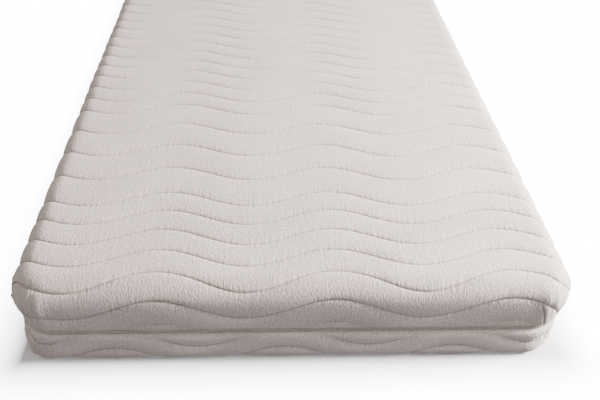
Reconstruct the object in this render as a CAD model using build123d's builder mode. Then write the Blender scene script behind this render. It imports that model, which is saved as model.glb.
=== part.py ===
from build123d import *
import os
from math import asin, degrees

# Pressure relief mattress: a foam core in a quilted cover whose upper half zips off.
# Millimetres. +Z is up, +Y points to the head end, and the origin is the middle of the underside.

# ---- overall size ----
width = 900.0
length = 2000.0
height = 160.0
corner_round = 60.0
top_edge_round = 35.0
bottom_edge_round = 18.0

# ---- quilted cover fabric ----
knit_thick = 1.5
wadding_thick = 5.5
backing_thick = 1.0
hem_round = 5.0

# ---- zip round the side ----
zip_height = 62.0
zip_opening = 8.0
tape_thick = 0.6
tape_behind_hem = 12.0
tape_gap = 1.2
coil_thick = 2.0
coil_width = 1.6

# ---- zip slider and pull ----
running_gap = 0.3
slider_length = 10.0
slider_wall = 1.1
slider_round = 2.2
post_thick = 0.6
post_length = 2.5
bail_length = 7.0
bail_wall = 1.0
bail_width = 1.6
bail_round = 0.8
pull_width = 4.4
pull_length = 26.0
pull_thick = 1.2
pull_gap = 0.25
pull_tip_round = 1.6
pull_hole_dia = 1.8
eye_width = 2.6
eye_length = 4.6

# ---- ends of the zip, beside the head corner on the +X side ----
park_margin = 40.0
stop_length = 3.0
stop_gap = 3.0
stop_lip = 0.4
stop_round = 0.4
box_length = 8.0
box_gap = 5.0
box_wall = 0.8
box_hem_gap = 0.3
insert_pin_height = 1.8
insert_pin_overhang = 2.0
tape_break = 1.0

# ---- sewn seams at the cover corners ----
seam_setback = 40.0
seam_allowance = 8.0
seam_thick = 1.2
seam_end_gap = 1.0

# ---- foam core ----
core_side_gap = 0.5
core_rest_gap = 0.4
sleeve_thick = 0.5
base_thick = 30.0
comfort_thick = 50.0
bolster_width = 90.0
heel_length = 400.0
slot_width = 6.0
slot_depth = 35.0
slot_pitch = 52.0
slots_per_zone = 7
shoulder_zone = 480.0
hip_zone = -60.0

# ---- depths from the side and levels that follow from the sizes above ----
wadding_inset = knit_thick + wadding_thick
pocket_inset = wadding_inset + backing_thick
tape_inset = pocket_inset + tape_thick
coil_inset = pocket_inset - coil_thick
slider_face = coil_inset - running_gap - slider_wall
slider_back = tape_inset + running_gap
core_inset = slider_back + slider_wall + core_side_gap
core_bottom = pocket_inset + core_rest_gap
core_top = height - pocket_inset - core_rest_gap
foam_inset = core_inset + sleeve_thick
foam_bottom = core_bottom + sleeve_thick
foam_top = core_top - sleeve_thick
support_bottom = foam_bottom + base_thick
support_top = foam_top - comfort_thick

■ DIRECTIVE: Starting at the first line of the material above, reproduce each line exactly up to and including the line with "from math import asin, degrees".

■ SOLUTION TO THIS EXERCISE:
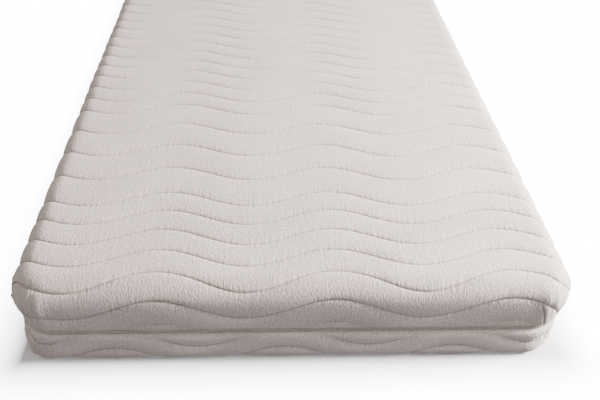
Reconstruct the object in this render as a CAD model using build123d's builder mode. Then write the Blender scene script behind this render. It imports that model, which is saved as model.glb.
=== part.py ===
from build123d import *
import os
from math import asin, degrees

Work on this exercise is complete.